The War (2007)
3/10
tell me something I don't know
31 October 2007
Shallow, dull, and unnecessary, this documentary fails even to live up to its title.

To consider WWII's impact upon American life, this misnamed series starts at Pearl Harbor, relegating three years' European and five years' Asian warfare to the vaguest of backgrounds. The Nazi invasions of Poland and Russia get about a minute apiece. The Rape of Nanking is barely mentioned, in context of American newsreel consumption. Okay, fine, but don't call it "The War." Call it "Our War," or "Homefront" or "America's Americentric View of the War and How it Affected Americans." Don't insult the rest of the planet, which had already been fighting for as much as 50 months before December 7.

"The War" makes gestures toward a smalltown motif, but after a lot of talk about focusing on 4 towns, we spend time with soldiers from elsewhere. And the homefront imagery tells us nothing new: women joined the workforce. Rationing, victory gardens, no new cars. Blacks joined the workforce, racial confrontations ensued; Japanese-Americans were interned in cheerless prison camps. Guess what, Ken - I already watch PBS! Wait, wait - black and Japanese-American soldiers were segregated and under-appreciated, though they were just as heroic as everybody else. Betcha didn't see that coming. One surprise: uber-liberal public television makes exactly zero references to the experience of women in uniform.
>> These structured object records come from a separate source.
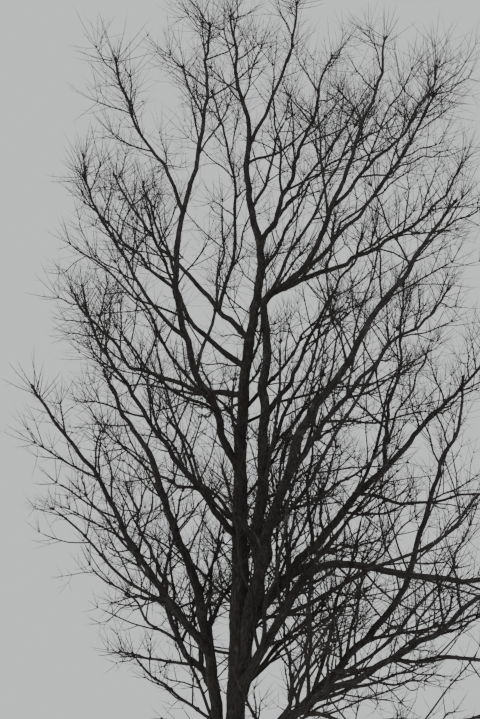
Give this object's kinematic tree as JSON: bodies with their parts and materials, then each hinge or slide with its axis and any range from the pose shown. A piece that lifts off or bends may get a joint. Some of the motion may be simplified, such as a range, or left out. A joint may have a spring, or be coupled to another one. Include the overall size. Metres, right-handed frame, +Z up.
{
  "type": "bare winter tree",
  "caption": "Bare winter tree: a flared trunk that splits low into upright stems, long kinked boughs and open sprays of leafless twigs.",
  "frame": {"origin": "middle of the trunk's flat cut at ground level", "axes": "+Z up the trunk, +X to the viewer's right in the picture, +Y away from the viewer"},
  "size_m": [7.3898, 7.724, 13.9935],
  "materials": {
    "bark": "rough dark grey-brown bark, finely fissured",
    "twigs": "matt dark grey-brown twig bark"
  },
  "bodies": {
    "root": {"trunk": "bark", "bough_back_high": "bark", "bough_back_low": "bark", "bough_base_front": "bark", "bough_base_right": "bark", "bough_leader_fork": "bark", "bough_leader_left": "bark", "bough_left_back": "bark", "bough_left_cross": "bark", "bough_left_low": "bark", "bough_left_mid": "bark", "bough_left_outer": "bark", "bough_left_stem": "bark", "bough_left_tall": "bark", "bough_left_tall_low": "bark", "bough_left_tall_side": "bark", "bough_left_upper": "bark", "bough_right_fan": "bark", "bough_right_front": "bark", "bough_right_heart": "bark", "bough_right_inner": "bark", "bough_right_inner_side": "bark", "bough_right_low": "bark", "bough_right_mid": "bark", "bough_right_mid_up": "bark", "bough_right_sky": "bark", "bough_right_stem": "bark", "bough_right_sun": "bark", "bough_right_tall": "bark", "bough_right_upper": "bark", "twigs_back_high": "twigs", "twigs_back_low": "twigs", "twigs_base_front": "twigs", "twigs_base_right": "twigs", "twigs_leader_fork": "twigs", "twigs_leader_left": "twigs", "twigs_left_back": "twigs", "twigs_left_cross": "twigs", "twigs_left_low": "twigs", "twigs_left_mid": "twigs", "twigs_left_outer": "twigs", "twigs_left_stem": "twigs", "twigs_left_tall": "twigs", "twigs_left_tall_low": "twigs", "twigs_left_tall_side": "twigs", "twigs_left_upper": "twigs", "twigs_right_fan": "twigs", "twigs_right_front": "twigs", "twigs_right_heart": "twigs", "twigs_right_inner": "twigs", "twigs_right_inner_side": "twigs", "twigs_right_low": "twigs", "twigs_right_mid": "twigs", "twigs_right_mid_up": "twigs", "twigs_right_sky": "twigs", "twigs_right_sun": "twigs", "twigs_right_tall": "twigs", "twigs_right_upper": "twigs", "twigs_trunk": "twigs"}
  },
  "joints": []
}
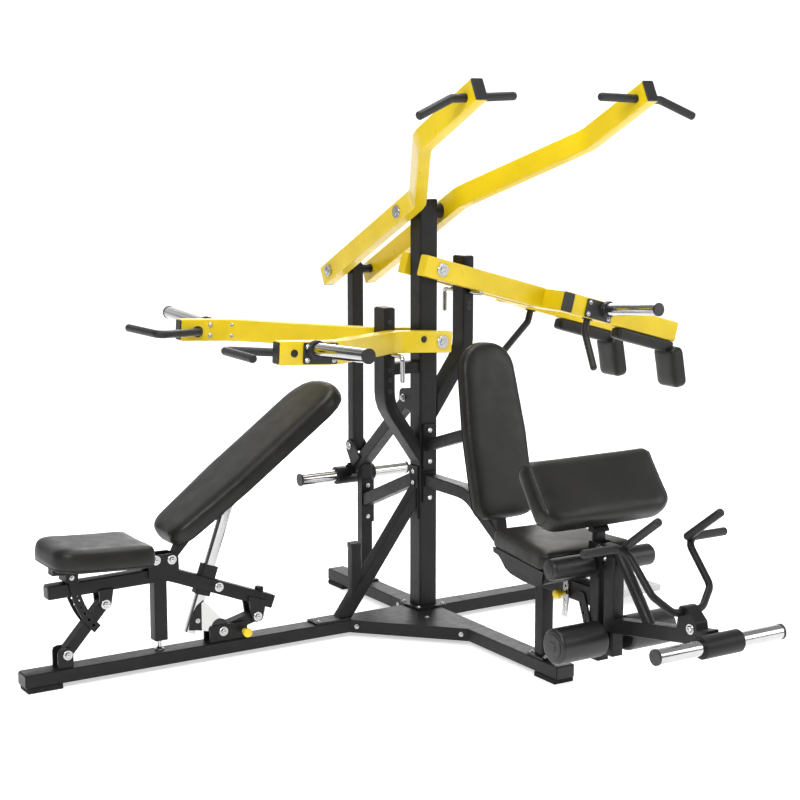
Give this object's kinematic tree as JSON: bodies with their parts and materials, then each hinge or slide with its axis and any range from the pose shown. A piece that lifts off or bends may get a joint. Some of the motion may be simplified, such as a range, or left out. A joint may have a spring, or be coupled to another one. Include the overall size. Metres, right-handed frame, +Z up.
{
  "type": "multi station home gym",
  "caption": "Multi-station plate-loaded home gym: lat, press and squat arms on a central column, an adjustable bench, a seat with leg lever and preacher pad.",
  "frame": {"origin": "middle of the footprint box, on the floor under the feet", "axes": "+Z up, +X from the bench towards the squat station, +Y from the seat towards the weight lever"},
  "size_m": [2.8206, 2.5698, 2.1278],
  "materials": {
    "black_paint": "satin black powder coat",
    "yellow_paint": "smooth yellow powder coat",
    "chrome": "polished",
    "vinyl": "soft sheen black upholstery vinyl",
    "foam": "matte foam sleeve",
    "grip": "matte black",
    "tread": "raised diamond tread",
    "knob": "moulded yellow plastic"
  },
  "bodies": {
    "frame": {"base_hub": "black_paint", "bench_rail": "black_paint", "seat_rail": "black_paint", "lat_rail": "black_paint", "squat_rail": "black_paint", "tread_platform": "tread", "column": "black_paint", "lat_pivot_bolt": "chrome", "press_pivot_bolt": "chrome", "squat_pivot_bolt": "chrome", "diagonal_brace": "black_paint", "press_rest_post": "black_paint", "squat_rest_post": "black_paint", "back_support": "black_paint", "backrest_pad": "vinyl", "seat_stand": "black_paint", "knee_roller_left": "foam", "knee_roller_right": "foam"},
    "press_pin": {"press_rest_pin": "chrome"},
    "squat_pin": {"squat_rest_pin": "chrome"},
    "lat_arms": {"lat_arm_left": "yellow_paint", "lat_arm_right": "yellow_paint", "lat_grip_left": "grip", "lat_grip_right": "grip"},
    "lat_link": {"lat_link": "black_paint"},
    "lat_lever": {"weight_lever": "black_paint", "lever_horn": "chrome"},
    "press_near": {"press_arm_near": "yellow_paint", "press_horn_near": "chrome", "press_handle_near": "grip"},
    "press_far": {"press_arm_far": "yellow_paint", "press_horn_far": "chrome", "press_handle_far": "grip"},
    "squat_yoke": {"squat_yoke": "yellow_paint", "squat_horn_near": "chrome", "squat_horn_far": "chrome", "squat_handle_near": "grip", "squat_handle_far": "grip", "squat_pad_near": "vinyl", "squat_pad_far": "vinyl"},
    "seat": {"seat_pad": "vinyl", "seat_shell": "black_paint"},
    "seat_knob": {"seat_knob": "knob"},
    "preacher": {"preacher_stem": "black_paint", "preacher_pad": "vinyl"},
    "leg_lever": {"leg_lever": "black_paint", "leg_horn": "chrome"},
    "roller_left": {"leg_roller_left": "foam"},
    "roller_right": {"leg_roller_right": "foam"},
    "curl_bar": {"curl_bar": "grip"},
    "bench_front_link": {"bench_front_link": "black_paint"},
    "bench_beam": {"bench_beam": "black_paint"},
    "bench_rear_link": {"bench_rear_link": "black_paint"},
    "bench_back": {"bench_back_frame": "black_paint", "bench_back_pad": "vinyl"},
    "back_strut": {"back_strut": "chrome"},
    "strut_sleeve": {"strut_sleeve": "black_paint"},
    "bench_seat": {"bench_seat_frame": "black_paint", "bench_seat_pad": "vinyl"},
    "bench_knob": {"bench_knob": "knob"}
  },
  "joints": [
    {"name": "press_pin_slide", "type": "slide", "parent": "frame", "child": "press_pin", "axis": [0, -1, 0], "range_m": [0, 0.12]},
    {"name": "squat_pin_slide", "type": "slide", "parent": "frame", "child": "squat_pin", "axis": [0, 1, 0], "range_m": [0, 0.12]},
    {"name": "lat_arms_swing", "type": "hinge", "parent": "frame", "child": "lat_arms", "pos_m": [0.26772, 0.48763, 1.644], "axis": [1, 0, 0], "range_deg": [0, 32]},
    {"name": "lat_link_swing", "type": "hinge", "parent": "lat_arms", "child": "lat_link", "pos_m": [0.26772, 1.01385, 1.38164], "axis": [1, 0, 0], "range_deg": [-31, 0]},
    {"name": "weight_lever_swing", "type": "hinge", "parent": "frame", "child": "lat_lever", "pos_m": [0.26772, 0.57563, 0.902], "axis": [1, 0, 0], "range_deg": [0, 37.5]},
    {"name": "press_near_swing", "type": "hinge", "parent": "frame", "child": "press_near", "pos_m": [0.29472, 0.48763, 1.14], "axis": [0, 1, 0], "range_deg": [0, 45]},
    {"name": "press_far_swing", "type": "hinge", "parent": "frame", "child": "press_far", "pos_m": [0.29472, 0.48763, 1.14], "axis": [0, 1, 0], "range_deg": [0, 45]},
    {"name": "squat_yoke_swing", "type": "hinge", "parent": "frame", "child": "squat_yoke", "pos_m": [0.29472, 0.48763, 1.42], "axis": [0, -1, 0], "range_deg": [0, 38]},
    {"name": "seat_tilt", "type": "hinge", "parent": "frame", "child": "seat", "pos_m": [0.26772, -0.21237, 0.415], "axis": [-1, 0, 0], "range_deg": [0, 12]},
    {"name": "seat_knob_pull", "type": "slide", "parent": "frame", "child": "seat_knob", "axis": [-1, 0, 0], "range_m": [0, 0.012], "stiffness_N_per_m": 400},
    {"name": "preacher_height", "type": "slide", "parent": "frame", "child": "preacher", "axis": [0, 0, 1], "range_m": [-0.025, 0.1]},
    {"name": "leg_lever_swing", "type": "hinge", "parent": "frame", "child": "leg_lever", "pos_m": [0.26772, -0.67537, 0.545], "axis": [-1, 0, 0], "range_deg": [0, 75]},
    {"name": "roller_left_spin", "type": "hinge", "parent": "leg_lever", "child": "roller_left", "pos_m": [0.11772, -0.70737, 0.243], "axis": [1, 0, 0], "continuous": true},
    {"name": "roller_right_spin", "type": "hinge", "parent": "leg_lever", "child": "roller_right", "pos_m": [0.41772, -0.70737, 0.243], "axis": [1, 0, 0], "continuous": true},
    {"name": "curl_bar_tilt", "type": "hinge", "parent": "leg_lever", "child": "curl_bar", "pos_m": [0.26772, -1.09637, 0.425], "axis": [1, 0, 0], "range_deg": [-10, 50]},
    {"name": "bench_front_link_swing", "type": "hinge", "parent": "frame", "child": "bench_front_link", "pos_m": [-1.25128, 0.48763, 0.115], "axis": [0, -1, 0], "range_deg": [0, 8.5]},
    {"name": "bench_beam_swing", "type": "hinge", "parent": "bench_front_link", "child": "bench_beam", "pos_m": [-1.10328, 0.48763, 0.28], "axis": [0, -1, 0], "range_deg": [-6.2, 0]},
    {"name": "bench_rear_link_swing", "type": "hinge", "parent": "frame", "child": "bench_rear_link", "pos_m": [-0.63728, 0.48763, 0.106], "axis": [0, -1, 0], "range_deg": [0, 21]},
    {"name": "bench_back_tilt", "type": "hinge", "parent": "bench_beam", "child": "bench_back", "pos_m": [-0.84228, 0.48763, 0.41], "axis": [0, -1, 0], "range_deg": [-8, 25]},
    {"name": "back_strut_swing", "type": "hinge", "parent": "bench_back", "child": "back_strut", "pos_m": [-0.59578, 0.48763, 0.5905], "axis": [0, -1, 0], "range_deg": [-6, 2.5]},
    {"name": "strut_sleeve_swing", "type": "hinge", "parent": "bench_beam", "child": "strut_sleeve", "pos_m": [-0.69628, 0.48763, 0.308], "axis": [0, -1, 0], "range_deg": [-7, 20.5]},
    {"name": "bench_seat_tilt", "type": "hinge", "parent": "bench_beam", "child": "bench_seat", "pos_m": [-0.90528, 0.48763, 0.415], "axis": [0, 1, 0], "range_deg": [0, 16]},
    {"name": "bench_knob_pull", "type": "slide", "parent": "frame", "child": "bench_knob", "axis": [0, -1, 0], "range_m": [0, 0.012], "stiffness_N_per_m": 400}
  ],
  "couplings": [
    {"joint": "lat_link_swing", "follows": "lat_arms_swing", "ratio": -0.963},
    {"joint": "weight_lever_swing", "follows": "lat_arms_swing", "ratio": 1.1662},
    {"joint": "bench_beam_swing", "follows": "bench_front_link_swing", "ratio": -0.69},
    {"joint": "bench_rear_link_swing", "follows": "bench_front_link_swing", "ratio": 2.404},
    {"joint": "back_strut_swing", "follows": "bench_back_tilt", "ratio": -0.2082},
    {"joint": "strut_sleeve_swing", "follows": "bench_back_tilt", "ratio": 0.7918}
  ]
}
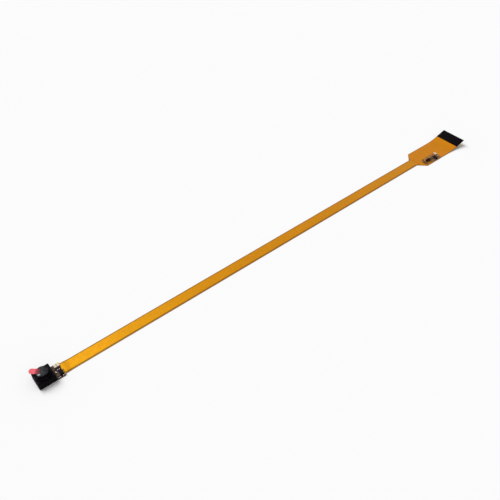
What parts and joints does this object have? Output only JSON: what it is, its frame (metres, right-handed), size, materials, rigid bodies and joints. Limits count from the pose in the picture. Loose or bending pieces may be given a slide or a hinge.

(I'll tell you an exhaustive documentary miniseries we really need: a worm's eye view of how the troublemakers gear up to cause one of these awful world wars. This is the insight we could use, not "how did we defend ourselves?" but "how could we have been so ill-prepared as to not see this coming?")

A pretentious, plodding structure makes it worse. No single campaign is delineated beyond generalizations - "The siege of Saipan had only just begun;" "Bastogne would not be liberated for weeks." The first few hours especially contain a lot of rough, disorienting transitions. And the narration is redundant and occasionally nonsensical, as when Keith David tells us that Carlson's Raiders and Japanese Marines were sometimes "only a few feet" apart - this during hand-to-hand fighting. Who's signing off on this stuff?

This Ken Burns film needs among other things a Shelby Foote, a lively historical authority on whom the viewer may hang his faith and attention. Instead, somebody reads from contemporary journalism: Ernie Pyle, who already fumbled his own movie (a dog starring Burgess Meredith) or Al McIntosh, channeling Horton Foote. The veterans and civilians interviewed in talking-head format are charming, some of them, though only one or two show any real storytelling flair, and they do it late. Wynton Marsalis, who might have supplied our voice of wisdom, instead seems to have imagined Aaron Copland scoring a funeral of Norman Rockwell.